I have not. I tried on a stock solitaire a while back that, from the top, was the same as the Tiffany one (ie it was reverse tapered).
 
Also... the original T&Co soli has tabbed prongs, not claws... so that's another thing to consider. I think tabs work better for this style, but that's just MHO. ;)
 
Also... the original T&Co soli has tabbed prongs, not claws... so that's another thing to consider. I think tabs work better for this style, but that's just MHO. ;-)
I already have that request in ;-)
 
I have not. I tried on a stock solitaire a while back that, from the top, was the same as the Tiffany one (ie it was reverse tapered).

Are you close to a T&Co??
 
Are you close to a T&Co??
I am. I may have to stop in one on Sunday when I'm in Dallas. Do you think they will have one in my size though? I'm a size 7 and stores never seem to carry my size.
 
I am. I may have to stop in one on Sunday when I'm in Dallas. Do you think they will have one in my size though? I'm a size 7 and stores never seem to carry my size.

I don't know... most stores carry a 6 or a 6.5, but you can at least see the proportions to tell if you'd like that version or not. You could call and double check though.
 
After thinking about this, I think the reverse taper may be a really good choice for your stone. The added heft at the top may give it a little extra "oomph" on your finger.

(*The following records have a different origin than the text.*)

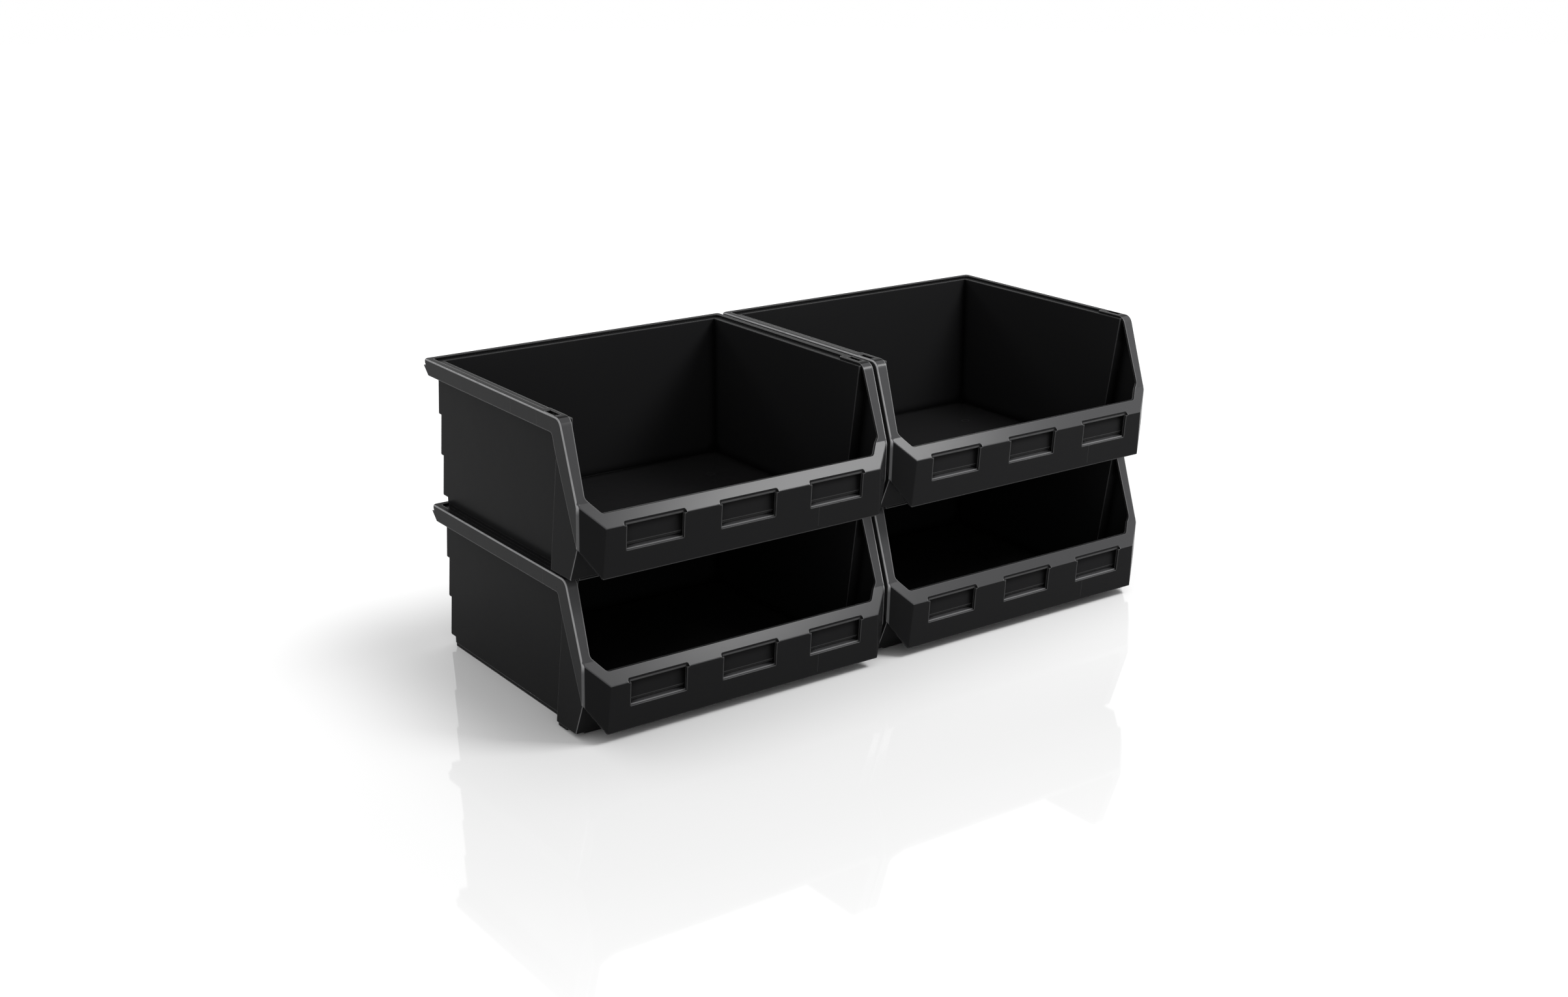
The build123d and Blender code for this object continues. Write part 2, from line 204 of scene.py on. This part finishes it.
class Nodes:
    """Adds nodes to one material or world."""

    def __init__(self, tree):
        self.tree = tree
        tree.nodes.clear()

    def add(self, kind, settings=None, **sockets):
        """One node of a kind: its settings first, then its sockets set or linked by name."""
        node = self.tree.nodes.new(kind)
        for name, value in (settings or {}).items():
            setattr(node, name, value)
        for name, value in sockets.items():
            self.feed(node.inputs[name.replace("_", " ")], value)
        return node

    def feed(self, socket, value):
        """Links a Field or a socket, and sets anything else as the socket's own value."""
        if isinstance(value, Field):
            self.tree.links.new(value.socket, socket)
        elif isinstance(value, bpy.types.NodeSocket):
            self.tree.links.new(value, socket)
        else:
            socket.default_value = value

    def number(self, kind, settings, *values):
        """A node that works out one number from its sockets, taken in order."""
        node = self.add(kind, settings)
        for socket, value in zip(node.inputs, values):
            self.feed(socket, value)
        return Field(self, node.outputs[0])

    def noise(self, place, scale, detail, roughness):
        """Smooth noise from 0 to 1, with the given number of waves to a metre."""
        node = self.add("ShaderNodeTexNoise", Vector=place, Scale=scale, Detail=detail,
                        Roughness=roughness)
        return Field(self, node.outputs[0])

    def free_space(self, reach, **settings):
        """The share of free space round a point on its own piece, up to the reach."""
        settings.update(samples=NEARBY_SAMPLES, only_local=True)
        node = self.add("ShaderNodeAmbientOcclusion", settings, Distance=reach)
        return Field(self, node.outputs["AO"])

    def relief(self, height, normal, strength, depth):
        """The normal, tilted by the slope of a height."""
        return self.add("ShaderNodeBump", Strength=strength, Distance=depth, Height=height,
                        Normal=normal).outputs[0]

    def line(self, along, middle, half_width, softness):
        """1 where a coordinate lies within half_width of the middle, with soft sides."""
        return (along - middle).absolute().ramp(half_width + softness, half_width)

    def part(self, vector, axis):
        """One coordinate of a vector."""
        return Field(self, self.add("ShaderNodeSeparateXYZ", Vector=vector).outputs[axis])

    def mix(self, factor, first, second):
        """Colour that goes from the first to the second as the factor goes from 0 to 1."""
        node = self.add("ShaderNodeMix", {"data_type": "RGBA"})
        self.feed(node.inputs[0], factor)
        self.feed(node.inputs[6], first)
        self.feed(node.inputs[7], second)
        return node.outputs[2]


def new_material(name):
    material = bpy.data.materials.new(name)
    material.use_nodes = True
    return material, Nodes(material.node_tree)


def length(first, second):
    """The root of the sum of two squares."""
    return (first.power(2.0) + second.power(2.0)).power(0.5)


def mould_marks(nodes, side, back, up):
    """Fine lines left by the mould: down the front panel, across the rim, round pins and gate."""
    across = side.absolute()
    down_panel = nodes.line(side, *FRONT_SEAM) * nodes.line(up, *FRONT_SEAM_REACH)
    down_panel = down_panel * back.ramp(*FRONT_PANEL)
    over_rim = nodes.line(back, *REAR_RIM_SEAM).most(nodes.line(back, *FRONT_RIM_SEAM))
    over_rim = over_rim * up.ramp(*RIM_UP) * across.ramp(*RIM_ACROSS)
    lengthwise = back - BIN_DEPTH / 2
    pins = nodes.line(length(across - PIN_ACROSS, lengthwise.absolute() - PIN_ALONG), *PIN_RING)
    gate = nodes.line(length(side, lengthwise), *GATE_RING)
    rings = pins.most(gate) * up.ramp(*TUB_FLOOR)
    return down_panel.most(over_rim * RIM_SEAM_SHARE).most(rings)


def rim_rounding_highlight(nodes, facing, rim, up):
    """A painted highlight on the rounding outside the rim, fullest halfway between facing sideways
    and up or forward.

    Its measure is the sine of twice the angle turned: twice the sideways part of the normal
    times the root of one less its square.
    """
    sideways = nodes.part(facing, "X").absolute()
    halfway = sideways * (1.0 - sideways.power(2.0)).most(0.0).power(0.5) * 2.0
    return halfway.ramp(*TURNING) * rim * up.ramp(*ABOVE_CREASE, LOW_ROUNDING_HIGHLIGHT,
                                                  ROUNDING_HIGHLIGHT)


def make_moulded_plastic(name, centre):
    """Black polypropylene: painted sheen on band and skirt, painted highlights on edges, painted
    shade in recesses, marks of the mould.

    The pattern is centred on one bin, so that the four bins are finished alike.
    """
    material, nodes = new_material(name)
    coordinates = nodes.add("ShaderNodeTexCoord").outputs
    place = nodes.add("ShaderNodeMapping", {"vector_type": "POINT"}, Vector=coordinates["Object"],
                      Location=(-centre[0], -centre[1], -centre[2])).outputs[0]
    facing = coordinates["Normal"]
    side = nodes.part(place, "X")
    back = nodes.part(place, "Y") + BIN_DEPTH / 2
    up = nodes.part(place, "Z")
    across = side.absolute()

    cloudy = nodes.noise(place, *CLOUDS)
    patchy = nodes.noise(place, *PATCHES)
    grain = nodes.noise(place, *GRAIN)
    seams = mould_marks(nodes, side, back, up)

    # Outer edges are where the plastic is thin seen from inside; recesses see little from outside
    edge = nodes.free_space(EDGE_REACH, inside=True).ramp(*EDGE_SPACE)
    recess_shade = nodes.free_space(RECESS_REACH).ramp(*RECESS_SPACE)

    # The skirt, and the slopes of the opening and of the sills, get their own roughness and gloss,
    # and a lighter colour that is a painted sheen
    skirt = across.ramp(*SKIRT_FACE)
    slope = nodes.part(facing, "Z").ramp(*SLOPE_UP) * nodes.part(facing, "Y").ramp(*SLOPE_FORWARD)
    sheen_and_shade = nodes.mix(slope, nodes.mix(skirt, PLASTIC_COLOR, SKIRT_SHEEN_COLOR), BAND_SHEEN_COLOR)
    # Painted shade: recesses go towards a near-black colour
    sheen_and_shade = nodes.mix(recess_shade, sheen_and_shade, RECESS_SHADE_COLOR)

    # Outer edges get a painted highlight, most of all along the rim and the band, broken into
    # patches; the mould's seams are slightly lighter too
    forward = (nodes.part(facing, "Z") - nodes.part(facing, "Y")).ramp(*UP_OR_FORWARD)
    rim = across.ramp(*RIM_OUTSIDE) * forward
    edge_highlight = edge * (EDGE_HIGHLIGHT + (rim * RIM_HIGHLIGHT).most(slope * BAND_EDGE_HIGHLIGHT))
    edge_highlight = edge_highlight.most(rim_rounding_highlight(nodes, facing, rim, up)) * patchy.ramp(*EDGE_PATCHES)
    colour = nodes.mix(edge_highlight.most(seams * SEAM_LIGHT), sheen_and_shade, HIGHLIGHT_AND_SEAM_COLOR)

    roughness = PLASTIC_ROUGHNESS + (cloudy + patchy - 1.0) * UNEVEN_ROUGHNESS
    roughness = roughness - edge * EDGE_POLISH + skirt * SKIRT_ROUGHNESS
    gloss = (slope * BAND_GLOSS).most(skirt * SKIRT_GLOSS).most(edge * EDGE_GLOSS)

    rounded = nodes.add("ShaderNodeBevel", {"samples": NEARBY_SAMPLES}, Radius=EDGE_RADIUS)
    normal = nodes.relief(grain, rounded.outputs[0], *GRAIN_RELIEF)
    normal = nodes.relief(cloudy, normal, *CLOUD_RELIEF)
    normal = nodes.relief(seams, normal, *SEAM_RELIEF)

    shader = nodes.add("ShaderNodeBsdfPrincipled", Base_Color=colour, Roughness=roughness,
                       Specular_IOR_Level=PLASTIC_SPECULAR, Coat_Weight=gloss,
                       Coat_Roughness=COAT_ROUGHNESS, Normal=normal)
    nodes.add("ShaderNodeOutputMaterial", Surface=shader.outputs[0])
    return material


def seen_rays(nodes):
    """1 for rays that show a thing: from the camera, in a reflection or through clear material."""
    rays = nodes.add("ShaderNodeLightPath").outputs
    seen = Field(nodes, rays["Is Camera Ray"]).most(Field(nodes, rays["Is Transmission Ray"]))
    return seen.most(Field(nodes, rays["Is Glossy Ray"]))


def make_floor_material():
    """Pale polished floor that takes the object's shadow, and turns white away from the object.

    The distance is that from the rectangle the object stands on: the length of how far a point
    lies outside it along x and along y.
    """
    material, nodes = new_material("pale_floor")
    here = nodes.add("ShaderNodeTexCoord").outputs["Object"]
    beside = (nodes.part(here, "X").absolute() - cad_high[0]).most(0.0)
    before = (nodes.part(here, "Y").absolute() - cad_high[1]).most(0.0)
    away = length(beside, before)
    white = away.ramp(WHITE_FROM, WHITE_FULL) * seen_rays(nodes)
    backdrop = nodes.mix(away.ramp(REFLECTION_FROM, REFLECTION_GONE), BACKDROP_COLOR, WHITE)
    shader = nodes.add("ShaderNodeBsdfPrincipled", Roughness=FLOOR_ROUGHNESS,
                       Base_Color=nodes.mix(white, FLOOR_COLOR, BLACK),
                       Specular_IOR_Level=FLOOR_SPECULAR, Emission_Strength=1.0,
                       Emission_Color=nodes.mix(white, BLACK, backdrop))
    nodes.add("ShaderNodeOutputMaterial", Surface=shader.outputs[0])
    return material


def make_floor():
    """Round flat floor: a ring of points at equal angles, one face."""
    turns = np.linspace(0.0, 2.0 * np.pi, FLOOR_POINTS, endpoint=False)
    points = np.stack([FLOOR_RADIUS * np.cos(turns), FLOOR_RADIUS * np.sin(turns),
                       np.full_like(turns, -FLOOR_BELOW)], axis=1)
    mesh = bpy.data.meshes.new("floor")
    mesh.from_pydata(points.tolist(), [], [list(range(FLOOR_POINTS))])
    mesh.materials.append(make_floor_material())
    floor = bpy.data.objects.new("floor", mesh)
    bpy.context.scene.collection.objects.link(floor)


def make_world():
    """White surroundings: full white where they are seen, softer as a light."""
    world = bpy.data.worlds.new("studio")
    bpy.context.scene.world = world
    world.use_nodes = True
    nodes = Nodes(world.node_tree)
    strength = seen_rays(nodes) * (1.0 - WORLD_LEVEL) + WORLD_LEVEL
    background = nodes.add("ShaderNodeBackground", Color=WHITE, Strength=strength)
    nodes.add("ShaderNodeOutputWorld", Surface=background.outputs[0])


def aim(thing, place, target):
    """Puts a camera or lamp at a place, looking at the target."""
    thing.location = place
    direction = Vector(target) - Vector(place)
    thing.rotation_euler = direction.to_track_quat("-Z", "Y").to_euler()


def make_softbox(name, place, target, size, power):
    lamp = bpy.data.lights.new(name, "AREA")
    lamp.shape = "RECTANGLE"
    lamp.size, lamp.size_y = size
    lamp.energy = power
    lamp_object = bpy.data.objects.new(name, lamp)
    bpy.context.scene.collection.objects.link(lamp_object)
    aim(lamp_object, place, target)


def direction_at(azimuth, elevation):
    """Unit vector from the object: azimuth 0 is the front, 90 the right side; both in degrees."""
    turn = math.radians(azimuth)
    lift = math.radians(elevation)
    return Vector((math.sin(turn) * math.cos(lift), -math.cos(turn) * math.cos(lift),
                   math.sin(lift)))


def make_camera():
    data = bpy.data.cameras.new("camera")
    data.lens = FOCAL_LENGTH
    data.sensor_width = SENSOR_WIDTH
    data.sensor_fit = "HORIZONTAL"
    camera = bpy.data.objects.new("camera", data)
    bpy.context.scene.collection.objects.link(camera)
    away = direction_at(CAMERA_AZIMUTH, CAMERA_ELEVATION) * CAMERA_DISTANCE
    aim(camera, Vector(CAMERA_TARGET) + away, CAMERA_TARGET)
    bpy.context.scene.camera = camera


make_camera()
make_world()
make_floor()
make_softbox("key_softbox", KEY_PLACE, KEY_TARGET, KEY_SIZE, KEY_POWER)
make_softbox("back_softbox", BACK_PLACE, BACK_TARGET, BACK_SIZE, BACK_POWER)

for name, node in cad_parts.items():
    low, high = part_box(name)
    centre = ((low.x + high.x) / 2, (low.y + high.y) / 2, low.z)
    node.data.materials.clear()
    node.data.materials.append(make_moulded_plastic("plastic_" + name, centre))

bpy.context.scene.view_settings.view_transform = "Standard"
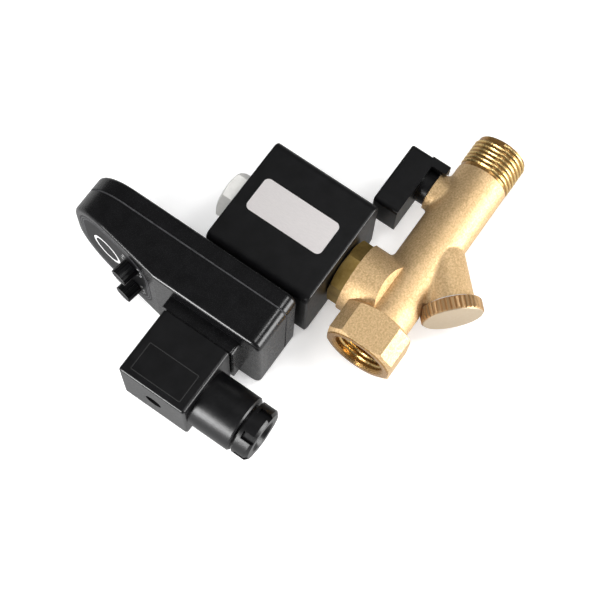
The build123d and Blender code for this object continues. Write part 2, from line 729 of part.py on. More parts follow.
with BuildPart() as coil_nut:
    with BuildSketch(across_solenoid(NUT_BASE)):
        RegularPolygon(NUT_ACROSS / 2, 6, major_radius=False)
    extrude(amount=NUT_HEIGHT)
    nut_corner = NUT_ACROSS / 2 / cos(radians(30))
    add(
        turned(
            [
                (0, NUT_BASE),
                (nut_corner - 0.8, NUT_BASE),
                (nut_corner, NUT_BASE + 0.7),
                (nut_corner, NUT_BASE + NUT_HEIGHT - 1.2),
                (NUT_ACROSS / 2 - 0.6, NUT_BASE + NUT_HEIGHT),
                (0, NUT_BASE + NUT_HEIGHT),
            ],
            turning_plane(COIL_X),
            y_axis(COIL_X),
        ),
        mode=Mode.INTERSECT,
    )
    add(rod(across_solenoid(NUT_BASE), STUD_R, NUT_HEIGHT), mode=Mode.SUBTRACT)


def blade_pair(start_x, length, clearance=0.0):
    """Two flat blades and the wider earth blade of a plug, pointing along -X."""
    with BuildPart() as blades:
        with BuildSketch(across_pipe(start_x)):
            with Locations((PLUG_Y - BLADE_SPACING / 2, 0), (PLUG_Y + BLADE_SPACING / 2, 0)):
                Rectangle(BLADE_THICKNESS + 2 * clearance, BLADE_WIDTH + 2 * clearance)
            with Locations((PLUG_Y, BLADE_SPACING / 3)):
                Rectangle(BLADE_WIDTH + 2 * clearance, BLADE_THICKNESS + 2 * clearance)
        extrude(amount=-length)
    return blades.part


with BuildPart() as coil_terminals:
    add(blade_pair(COIL_FACE_X, COIL_BLADE_LENGTH))

# ---- timer -------------------------------------------------------------------
with BuildPart() as timer_gasket:
    with BuildSketch(across_pipe(TIMER_BACK_X)):
        with Locations((PLUG_Y, 0)):
            RectangleRounded(PLATFORM_WIDTH, PLATFORM_WIDTH, 2.0)
    extrude(amount=TIMER_GASKET)
    add(blade_pair(COIL_FACE_X, TIMER_GASKET, BLADE_CLEARANCE), mode=Mode.SUBTRACT)


screw_plane = Plane(origin=(PLATFORM_X, PLUG_Y, 0), x_dir=(0, 1, 0), z_dir=(1, 0, 0))


def timer_prism(start_x, end_x, inset=0.0):
    """The timer's outline, square at the foot and rounder at the head."""
    with BuildPart() as prism:
        with BuildSketch(across_pipe(start_x)) as outline:
            with Locations((TIMER_START_Y + TIMER_LENGTH / 2, 0)):
                Rectangle(TIMER_LENGTH - 2 * inset, TIMER_WIDTH - 2 * inset)
            fillet(outline.vertices().group_by(Axis.X)[-1], TIMER_HEAD_CORNER - inset)
            fillet(outline.vertices().group_by(Axis.X)[0], TIMER_FOOT_CORNER - inset)
        extrude(amount=end_x - start_x)
    return prism.part


def slope_cut(inset=0.0):
    """The wedge in front of the sloped panel, moved in by an inset."""
    with BuildPart() as wedge:
        with BuildSketch(Plane.XY.offset(-TIMER_WIDTH)):
            with BuildLine():
                foot = SLOPE_FOOT - SLOPE_OUT * inset
                low = foot - SLOPE_ALONG * TIMER_DEPTH
                high = foot + SLOPE_ALONG * (SLOPE_RUN + TIMER_DEPTH)
                Polyline(
                    (low.X, low.Y),
                    (high.X, high.Y),
                    (low.X - TIMER_DEPTH, high.Y),
                    (low.X - TIMER_DEPTH, low.Y),
                    close=True,
                )
            make_face()
        extrude(amount=2 * TIMER_WIDTH)
    return wedge.part


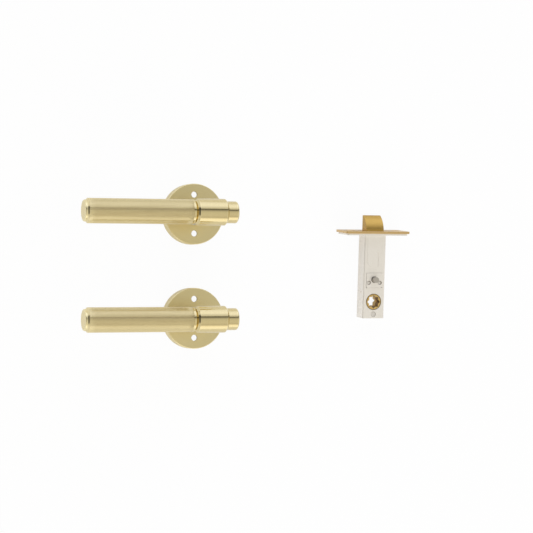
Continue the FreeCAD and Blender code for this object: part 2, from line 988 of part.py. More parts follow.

Also, I believe it would pop more if you paired it with the plain metal knife edge band and not something with stones.
 
After thinking about this, I think the reverse taper may be a really good choice for your stone. The added heft at the top may give it a little extra "oomph" on your finger. Also, I believe it would pop more if you paired it with the plain metal knife edge band and not something with stones.
I'm planning on them creating a matching band :) So now the question is- thicker or thinner than the ering?